The apparent success of these two concrete methods has led us to seek out other very simple and concrete ways also for solving problems (and for bringing about other desired effects). One of the latest examples of these is the very simple, direct Windtunnel method which we published last month as Winsights No. 55, which is also part of the CPS Techniques exhibit of the world’s best creative problem-solving methods. We are building this exhibit to become a world resource freely available to anyone on the planet who would like to solve a problem or discover an answer. As in the present instance with “Crabapple” and “Woods-Walk,” each method is laid out step by specific step in self-taught form.
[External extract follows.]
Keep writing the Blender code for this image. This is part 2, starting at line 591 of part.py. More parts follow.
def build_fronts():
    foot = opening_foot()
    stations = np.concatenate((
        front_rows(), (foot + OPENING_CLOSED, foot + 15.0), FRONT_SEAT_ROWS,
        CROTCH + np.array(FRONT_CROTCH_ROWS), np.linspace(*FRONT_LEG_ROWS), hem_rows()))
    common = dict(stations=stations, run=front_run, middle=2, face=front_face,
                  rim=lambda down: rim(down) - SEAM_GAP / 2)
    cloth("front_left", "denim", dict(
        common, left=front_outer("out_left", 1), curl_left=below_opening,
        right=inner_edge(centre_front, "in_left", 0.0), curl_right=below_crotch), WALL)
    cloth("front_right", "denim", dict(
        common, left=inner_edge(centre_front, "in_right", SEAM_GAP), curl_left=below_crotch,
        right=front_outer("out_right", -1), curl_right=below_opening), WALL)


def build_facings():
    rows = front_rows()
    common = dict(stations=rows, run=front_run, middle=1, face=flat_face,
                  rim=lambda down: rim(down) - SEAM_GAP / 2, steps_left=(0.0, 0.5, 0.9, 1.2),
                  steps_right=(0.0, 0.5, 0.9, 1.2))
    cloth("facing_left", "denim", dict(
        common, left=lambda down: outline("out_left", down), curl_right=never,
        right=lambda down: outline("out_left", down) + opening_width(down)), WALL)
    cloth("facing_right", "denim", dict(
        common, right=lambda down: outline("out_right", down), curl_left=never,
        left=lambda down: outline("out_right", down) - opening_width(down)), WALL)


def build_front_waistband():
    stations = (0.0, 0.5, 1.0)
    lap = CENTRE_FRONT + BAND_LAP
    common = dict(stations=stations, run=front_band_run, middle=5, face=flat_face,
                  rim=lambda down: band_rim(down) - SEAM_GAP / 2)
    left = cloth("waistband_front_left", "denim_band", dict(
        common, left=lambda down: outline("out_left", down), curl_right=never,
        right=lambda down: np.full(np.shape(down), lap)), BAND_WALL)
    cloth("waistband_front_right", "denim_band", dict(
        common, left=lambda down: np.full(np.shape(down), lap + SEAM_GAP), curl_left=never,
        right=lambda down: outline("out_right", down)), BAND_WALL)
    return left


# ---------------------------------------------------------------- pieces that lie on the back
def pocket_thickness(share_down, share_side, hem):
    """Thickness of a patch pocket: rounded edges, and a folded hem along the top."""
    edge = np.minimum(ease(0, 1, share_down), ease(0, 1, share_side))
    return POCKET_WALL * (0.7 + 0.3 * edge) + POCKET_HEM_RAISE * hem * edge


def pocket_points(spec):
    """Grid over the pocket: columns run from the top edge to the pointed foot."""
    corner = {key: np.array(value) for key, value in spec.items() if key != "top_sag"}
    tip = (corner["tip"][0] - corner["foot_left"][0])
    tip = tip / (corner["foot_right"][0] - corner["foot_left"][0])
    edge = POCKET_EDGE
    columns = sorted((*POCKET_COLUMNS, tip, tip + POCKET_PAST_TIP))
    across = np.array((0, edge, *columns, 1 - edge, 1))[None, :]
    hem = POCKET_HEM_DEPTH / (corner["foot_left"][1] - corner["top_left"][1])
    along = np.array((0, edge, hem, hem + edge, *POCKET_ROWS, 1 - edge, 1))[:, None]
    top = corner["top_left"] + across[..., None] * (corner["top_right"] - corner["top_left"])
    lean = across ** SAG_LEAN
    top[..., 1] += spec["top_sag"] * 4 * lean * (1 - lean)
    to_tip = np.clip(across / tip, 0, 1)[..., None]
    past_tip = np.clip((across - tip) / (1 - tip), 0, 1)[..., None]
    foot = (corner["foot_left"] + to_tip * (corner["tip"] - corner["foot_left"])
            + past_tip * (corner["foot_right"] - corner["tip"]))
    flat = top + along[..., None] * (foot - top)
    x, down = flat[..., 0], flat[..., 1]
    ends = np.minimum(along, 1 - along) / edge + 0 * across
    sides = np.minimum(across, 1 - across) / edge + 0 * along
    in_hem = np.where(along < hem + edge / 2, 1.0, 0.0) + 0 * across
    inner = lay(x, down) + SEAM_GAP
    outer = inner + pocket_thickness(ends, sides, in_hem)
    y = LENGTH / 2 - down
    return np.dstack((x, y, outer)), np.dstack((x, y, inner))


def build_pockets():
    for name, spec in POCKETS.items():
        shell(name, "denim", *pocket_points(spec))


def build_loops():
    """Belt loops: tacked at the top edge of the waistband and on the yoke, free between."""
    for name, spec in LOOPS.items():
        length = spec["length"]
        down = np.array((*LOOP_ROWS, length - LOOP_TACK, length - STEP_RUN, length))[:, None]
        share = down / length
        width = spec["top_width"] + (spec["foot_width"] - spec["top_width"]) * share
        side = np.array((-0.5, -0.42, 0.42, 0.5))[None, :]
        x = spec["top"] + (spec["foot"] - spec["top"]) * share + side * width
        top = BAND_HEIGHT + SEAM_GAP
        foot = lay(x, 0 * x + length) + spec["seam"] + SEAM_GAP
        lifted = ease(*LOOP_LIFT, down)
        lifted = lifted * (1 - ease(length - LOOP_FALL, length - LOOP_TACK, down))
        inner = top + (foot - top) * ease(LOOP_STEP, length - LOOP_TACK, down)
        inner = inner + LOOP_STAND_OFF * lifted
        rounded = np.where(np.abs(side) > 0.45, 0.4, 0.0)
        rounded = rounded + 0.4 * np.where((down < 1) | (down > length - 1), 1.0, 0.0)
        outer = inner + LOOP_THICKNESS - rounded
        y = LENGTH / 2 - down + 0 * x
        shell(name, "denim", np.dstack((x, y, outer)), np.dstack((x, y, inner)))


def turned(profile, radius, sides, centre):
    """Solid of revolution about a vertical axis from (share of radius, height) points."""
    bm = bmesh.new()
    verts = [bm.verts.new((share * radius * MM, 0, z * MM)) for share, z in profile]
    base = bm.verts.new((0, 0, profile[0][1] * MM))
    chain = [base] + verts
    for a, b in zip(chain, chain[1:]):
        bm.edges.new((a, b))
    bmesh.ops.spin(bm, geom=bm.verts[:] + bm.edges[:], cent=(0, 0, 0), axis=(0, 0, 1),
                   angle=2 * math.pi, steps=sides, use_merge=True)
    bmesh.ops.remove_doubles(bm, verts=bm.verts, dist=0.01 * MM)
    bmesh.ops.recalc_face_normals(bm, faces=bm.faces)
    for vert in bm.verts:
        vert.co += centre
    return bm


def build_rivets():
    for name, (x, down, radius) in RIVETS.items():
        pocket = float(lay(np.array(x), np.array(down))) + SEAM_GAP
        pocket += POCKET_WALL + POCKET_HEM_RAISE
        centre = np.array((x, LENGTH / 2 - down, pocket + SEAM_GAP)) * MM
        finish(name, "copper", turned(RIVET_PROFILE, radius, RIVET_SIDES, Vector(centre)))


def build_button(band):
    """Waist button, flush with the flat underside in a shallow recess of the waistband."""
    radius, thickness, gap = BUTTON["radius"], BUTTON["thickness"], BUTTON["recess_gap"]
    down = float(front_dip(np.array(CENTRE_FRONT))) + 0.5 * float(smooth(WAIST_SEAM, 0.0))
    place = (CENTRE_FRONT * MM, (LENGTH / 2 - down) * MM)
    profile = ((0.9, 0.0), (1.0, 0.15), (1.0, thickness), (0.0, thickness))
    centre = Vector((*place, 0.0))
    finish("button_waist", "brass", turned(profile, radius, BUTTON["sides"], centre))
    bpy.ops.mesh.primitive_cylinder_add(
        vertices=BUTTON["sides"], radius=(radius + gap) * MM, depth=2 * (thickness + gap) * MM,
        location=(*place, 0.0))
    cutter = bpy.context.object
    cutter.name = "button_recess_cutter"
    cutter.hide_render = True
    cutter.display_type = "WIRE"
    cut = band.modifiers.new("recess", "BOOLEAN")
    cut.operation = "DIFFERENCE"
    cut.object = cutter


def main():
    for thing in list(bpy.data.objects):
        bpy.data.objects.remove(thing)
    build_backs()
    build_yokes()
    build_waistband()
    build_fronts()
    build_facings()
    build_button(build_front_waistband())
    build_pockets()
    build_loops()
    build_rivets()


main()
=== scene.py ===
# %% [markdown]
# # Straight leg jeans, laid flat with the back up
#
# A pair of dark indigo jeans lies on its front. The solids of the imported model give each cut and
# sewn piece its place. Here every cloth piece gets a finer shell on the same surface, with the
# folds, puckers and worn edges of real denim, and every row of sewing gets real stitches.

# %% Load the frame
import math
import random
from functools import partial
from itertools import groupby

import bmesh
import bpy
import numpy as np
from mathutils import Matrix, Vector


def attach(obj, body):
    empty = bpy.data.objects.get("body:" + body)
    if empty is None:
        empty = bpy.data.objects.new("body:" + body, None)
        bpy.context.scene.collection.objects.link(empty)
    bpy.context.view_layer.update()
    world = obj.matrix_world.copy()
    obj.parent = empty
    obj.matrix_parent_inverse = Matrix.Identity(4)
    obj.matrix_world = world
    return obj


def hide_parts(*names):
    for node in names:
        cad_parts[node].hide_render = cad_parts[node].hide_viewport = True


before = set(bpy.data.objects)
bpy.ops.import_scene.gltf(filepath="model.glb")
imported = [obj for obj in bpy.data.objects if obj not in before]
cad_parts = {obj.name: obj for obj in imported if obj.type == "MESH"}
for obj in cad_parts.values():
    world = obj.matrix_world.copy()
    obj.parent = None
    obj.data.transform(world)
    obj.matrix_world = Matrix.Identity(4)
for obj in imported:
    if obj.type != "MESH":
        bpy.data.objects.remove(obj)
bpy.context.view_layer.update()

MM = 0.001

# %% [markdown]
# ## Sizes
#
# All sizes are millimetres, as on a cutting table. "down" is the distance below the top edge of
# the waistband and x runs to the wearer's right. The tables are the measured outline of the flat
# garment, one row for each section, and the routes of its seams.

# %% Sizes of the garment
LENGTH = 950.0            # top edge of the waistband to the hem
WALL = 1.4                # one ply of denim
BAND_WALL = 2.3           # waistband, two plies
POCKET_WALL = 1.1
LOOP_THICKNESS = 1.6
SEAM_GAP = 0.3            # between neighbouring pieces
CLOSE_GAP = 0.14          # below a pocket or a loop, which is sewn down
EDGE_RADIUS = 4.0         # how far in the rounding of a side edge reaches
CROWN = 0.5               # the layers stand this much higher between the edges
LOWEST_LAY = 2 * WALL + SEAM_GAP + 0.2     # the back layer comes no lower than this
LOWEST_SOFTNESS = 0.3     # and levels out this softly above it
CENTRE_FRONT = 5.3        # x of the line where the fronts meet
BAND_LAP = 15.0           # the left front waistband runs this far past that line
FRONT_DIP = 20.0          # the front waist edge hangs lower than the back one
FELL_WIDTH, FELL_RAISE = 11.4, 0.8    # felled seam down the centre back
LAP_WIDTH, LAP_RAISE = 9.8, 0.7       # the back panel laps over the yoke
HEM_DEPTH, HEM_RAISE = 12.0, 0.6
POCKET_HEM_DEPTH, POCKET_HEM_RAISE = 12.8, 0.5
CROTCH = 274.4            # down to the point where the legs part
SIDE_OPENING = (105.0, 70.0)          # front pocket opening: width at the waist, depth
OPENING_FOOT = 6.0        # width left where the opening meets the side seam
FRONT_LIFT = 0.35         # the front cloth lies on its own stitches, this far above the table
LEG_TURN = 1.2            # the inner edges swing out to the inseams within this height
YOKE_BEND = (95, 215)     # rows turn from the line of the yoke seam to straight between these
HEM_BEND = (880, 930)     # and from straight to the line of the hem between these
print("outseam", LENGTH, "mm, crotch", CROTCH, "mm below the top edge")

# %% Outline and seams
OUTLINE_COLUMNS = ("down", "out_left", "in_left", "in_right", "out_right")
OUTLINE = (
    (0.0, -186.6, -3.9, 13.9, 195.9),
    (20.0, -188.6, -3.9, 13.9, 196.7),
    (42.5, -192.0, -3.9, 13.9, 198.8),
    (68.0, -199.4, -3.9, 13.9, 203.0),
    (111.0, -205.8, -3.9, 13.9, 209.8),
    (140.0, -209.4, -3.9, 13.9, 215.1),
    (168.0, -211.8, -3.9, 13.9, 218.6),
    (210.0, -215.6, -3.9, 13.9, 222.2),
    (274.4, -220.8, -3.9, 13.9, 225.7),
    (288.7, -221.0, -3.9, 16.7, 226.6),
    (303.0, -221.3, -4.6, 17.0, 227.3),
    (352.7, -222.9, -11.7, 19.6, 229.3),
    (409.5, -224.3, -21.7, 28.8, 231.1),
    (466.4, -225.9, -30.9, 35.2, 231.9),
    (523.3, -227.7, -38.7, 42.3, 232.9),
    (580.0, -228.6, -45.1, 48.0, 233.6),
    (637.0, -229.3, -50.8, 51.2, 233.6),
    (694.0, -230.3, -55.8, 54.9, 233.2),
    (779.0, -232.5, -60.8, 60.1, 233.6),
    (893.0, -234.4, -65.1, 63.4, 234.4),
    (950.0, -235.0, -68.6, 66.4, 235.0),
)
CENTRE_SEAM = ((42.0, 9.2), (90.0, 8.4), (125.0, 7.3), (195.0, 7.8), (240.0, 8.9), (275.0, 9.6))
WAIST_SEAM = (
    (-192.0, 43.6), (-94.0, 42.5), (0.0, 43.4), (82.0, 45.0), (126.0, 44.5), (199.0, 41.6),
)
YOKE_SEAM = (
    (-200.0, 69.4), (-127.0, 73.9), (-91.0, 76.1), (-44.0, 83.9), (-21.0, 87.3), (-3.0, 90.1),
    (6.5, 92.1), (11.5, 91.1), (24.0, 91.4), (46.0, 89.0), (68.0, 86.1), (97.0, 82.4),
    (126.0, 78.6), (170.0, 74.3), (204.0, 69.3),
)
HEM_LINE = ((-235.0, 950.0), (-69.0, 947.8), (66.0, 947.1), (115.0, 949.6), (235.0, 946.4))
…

“Crabapple,” “Woods-Walk,” and all these dozens of other methods can sit gathering dust on the (metaphoric) shelf, or you can actually use them and get some benefit from them. Once you’ve done so and found them to be what they are, we’d appreciate your steering to them others who can use them. Thank you for your attention.
Postnote
For this writer, the original source of “Problem-Solving Woods-Walk” was Sidney J. Parnes, Visionizing: State-of-the-Art Techniques for Encouraging Innovative Excellence (Buffalo, NY: Creative Education Foundation, 1988). However, Dr. Parnes claims his source was conversations with this writer. Also, we have amended the procedure, and Dr. Parnes may in no way be held responsible for any shortcomings in the present version. This is, by the way, the same Parnes who helped develop the original Osborn-Parnes Creative Problem-Solving (CPS) procedure and program which launched the world-wide creativity movement nearly half a century ago.